Explicou que a partir desses princípios, a Aliança defende uma força-tarefa integrada por governantes das três esferas, ou seja, Executivo, Legislativo e Judiciário, além da sociedade civil, para se organizar e enfrentar o que está por vir. "Isso significa não poluir mais os rios Pinheiros, Tietê e a represa Billings", destacou, alertando também para a questão da segurança hídrica. Ou, em outras palavras, risco da dengue, devido ao armazenamento descuidado da água, por falta de transparência nas informações governamentais. Whately alertou ainda para a necessidade de tabelamento da água potável e dos caminhões pipa, e, no tocante a este ponto, cobrou ação dos parlamentares paulistas.
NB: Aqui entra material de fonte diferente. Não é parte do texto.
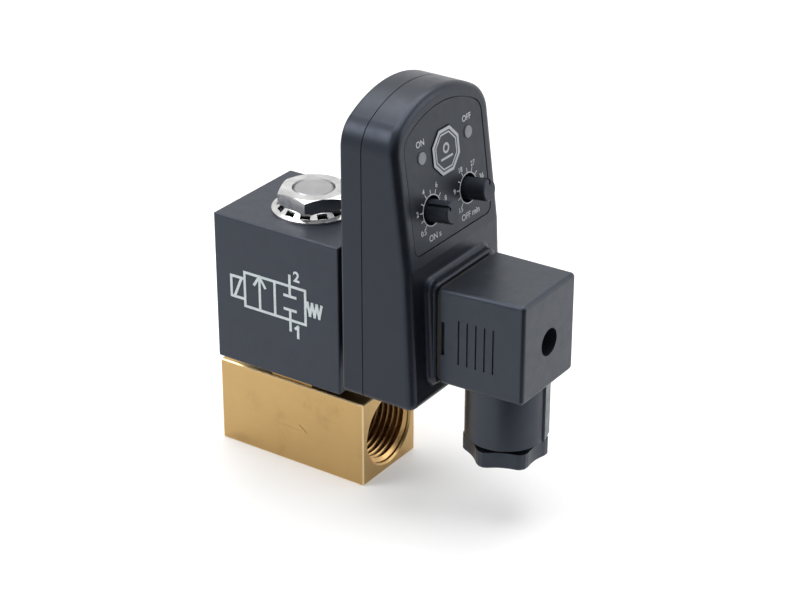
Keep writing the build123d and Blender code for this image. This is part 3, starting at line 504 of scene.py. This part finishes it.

"A culpa não é de São Pedro", afirmou Francisca Adalgisa da Silva, presidente da Associação dos Profissionais Universitários da Sabesp, clamando a sociedade para "levantar voz e buscar uma solução, sem ficar presa à velha ideologia paternalista". Para ela, "nós não estamos vivendo uma crise hídrica. Estamos tendo a resposta da natureza ao nosso desmatamento, à poluição", observou. Reafirmou, como os demais, que o período difícil perdurará por anos, e conclamou a sociedade a lutar pela Sabesp, "sucateada por falta de gestão, mas ainda um patrimônio do Estado".

O caso de Itu

Andreia Bianchi, líder do Coletivo Juntos, relatou aos presentes a experiência enfrentada pelos moradores da cidade de Itu, interior de São Paulo. "Vocês já imaginaram o que é ficar quatro dias sem poder dar descarga?", começou, ao contar que esse município enfrenta o racionamento desde 2014.

A falta de água, segundo ela, acabou por provocar manifestações espontâneas e, assim, cerca de 70 organizações reuniram-se, após concluir que a crise hídrica não resulta de problemas estritamente ambientais. Em nome do Coletivo Juntos, Bianchi listou como prioridades o combate ao desmatamento e preservação de mananciais; o congelamento dos preços da água nas distribuidoras e caminhões pipa para que a população mais carente também tenha acesso à água potável; acabar com a evasão de água, algo em torno de 30%, em vez de construir obras que demorarão a surgir; distribuição, pela Sabesp, de caixas d"água; e evitar demissões que poderão surgir devido à escassez de água.